Professional magician

Tobias "Theo" Leendert Bamberg (1875–1963) was a professional magician. Born in the Netherlands, Bamberg performed under the name Okito which is an anagram of Tokio (Tokyo). His father had been court magician to King William III of the Netherlands, making Okito the sixth generation in a family of outstanding magicians known as the Bamberg Magical Dynasty.

==Early life==
Bamberg was the son of Judic Simon Delden and David Tobias Bamberg. His family were Dutch Jews. As a young boy, Theo Bamberg nearly drowned while ice skating. The accident left him almost completely deaf and as a result, he performed entirely in pantomime. As a young man, inspired by a performance of the great French magician, shadowist and mimic Felecien Trewey, Bamberg developed a shadowgraphy routine which he performed professionally, beginning in his early teens.

==Early career==
In 1893, Bamberg created his first Japanese-style act in Berlin at the age of eighteen. Success was virtually immediate, but he eventually abandoned the show to elope with the theater manager's daughter. Shortly after, his new wife convinced him to change his name from "Tobias/Toby" to "Theodore/Theo". When he returned to performing, Bamberg altered his Japanese act to become a Chinese-style act to better facilitate a new illusion he had designed. Unlike William Ellsworth Robinson who performed as Chung Ling Soo, Bamberg didn't make an attempt to hide his European identity.

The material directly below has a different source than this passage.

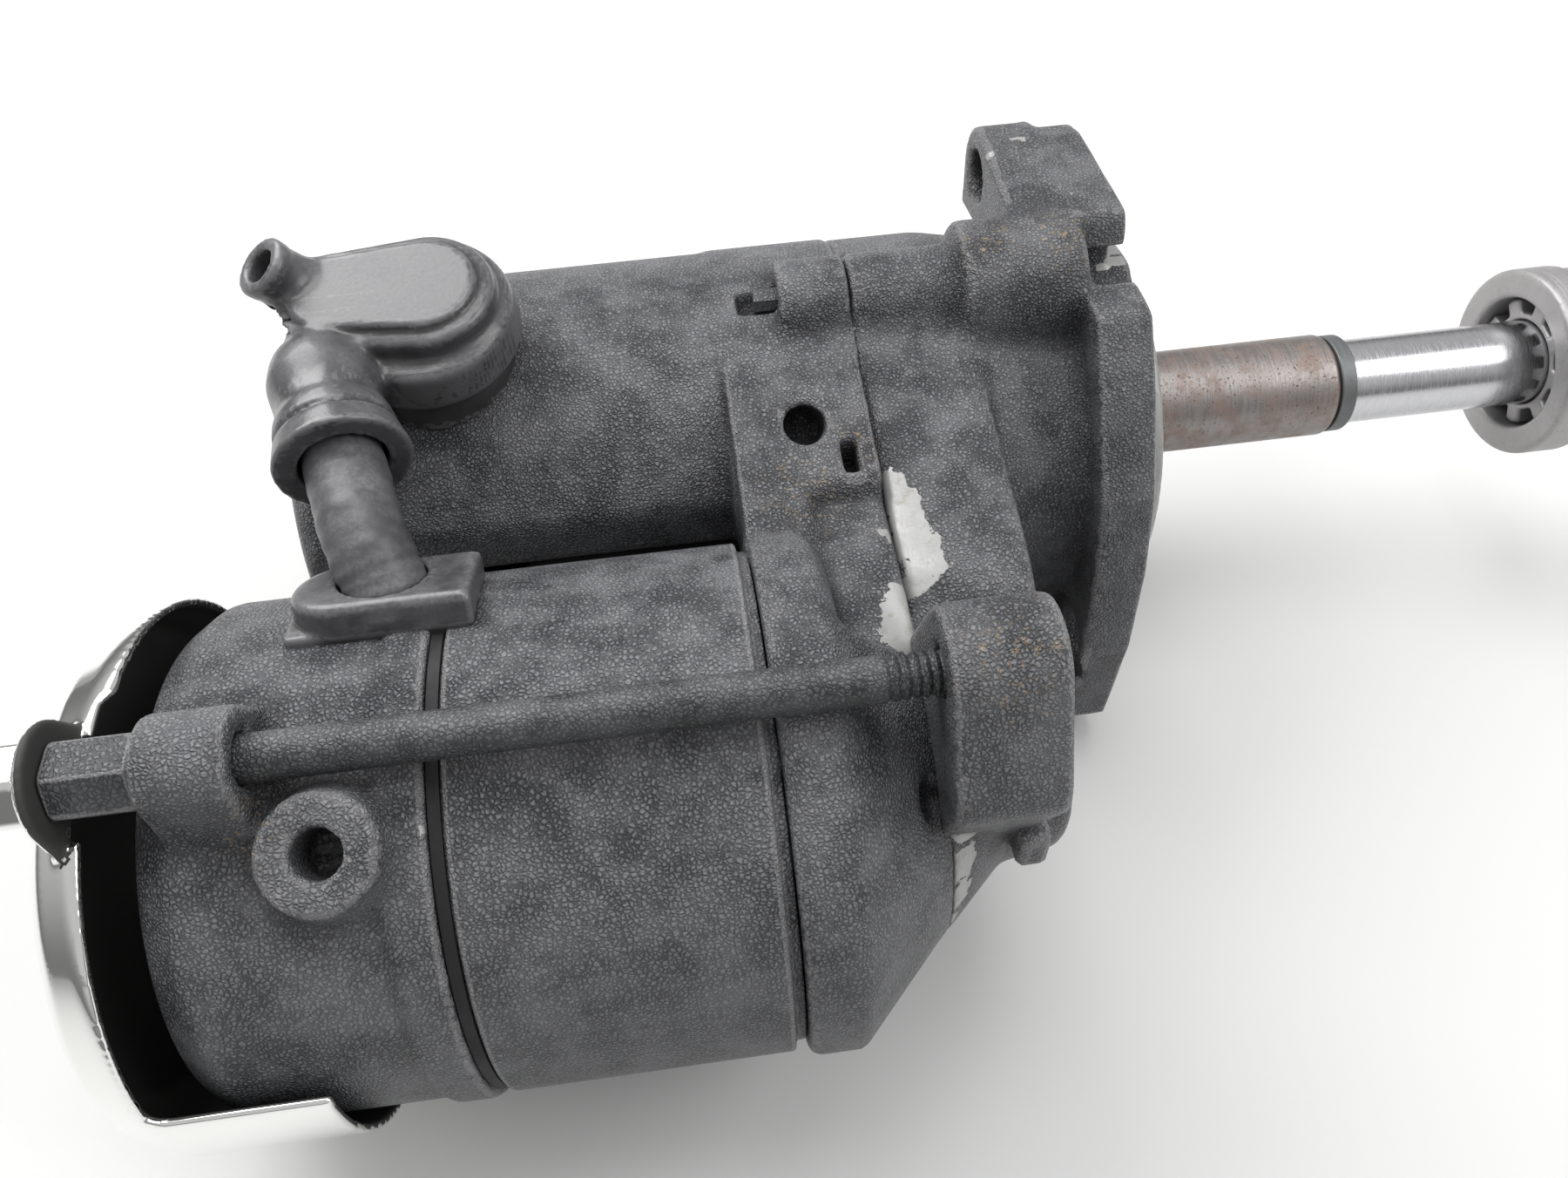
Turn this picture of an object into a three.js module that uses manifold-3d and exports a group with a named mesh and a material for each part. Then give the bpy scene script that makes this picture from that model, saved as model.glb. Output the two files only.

February 1907 brought the birth of his son David Bamberg (who would later perform under the stage name Fu Manchu) in England. Bamberg and his family eventually moved to the United States where, beginning in 1908, Okito worked as an off-stage assistant/advisor and on-stage feature in the shows of illusionist Howard Thurston. On the Thurston show, he was billed as "Europe's Greatest Shadowist."

==Later career==
In 1909, through SAM, Bamberg had become friends with other notable magicians including Clement de Lion, Nate Leipzig, and many others. Frustrated with his lack of success, Theo sold his Okito act to a Brooklyn magician and plumbing contractor, W.J. "Doc" Nixon. It was in that year that Bamberg opened, with partner Joe Klein, the Bamberg Magic & Novelty Co. in New York City. The company was the primary representative of the German firm of Carl Willmann. While minding the store and toying with a pillbox, Bamberg invented his famous Okito box used to perform coin magic.
Eventually, Bamberg returned to the road (playing vaudeville and variety theatres), selling his interest in the shop to Klein. Bamberg's skills were such that existing handmade props created by Bamberg are highly prized by collectors today. Many of Okito's props were described by Robert Albo in his Classic Magic with Apparatus and The Ultimate Okito series.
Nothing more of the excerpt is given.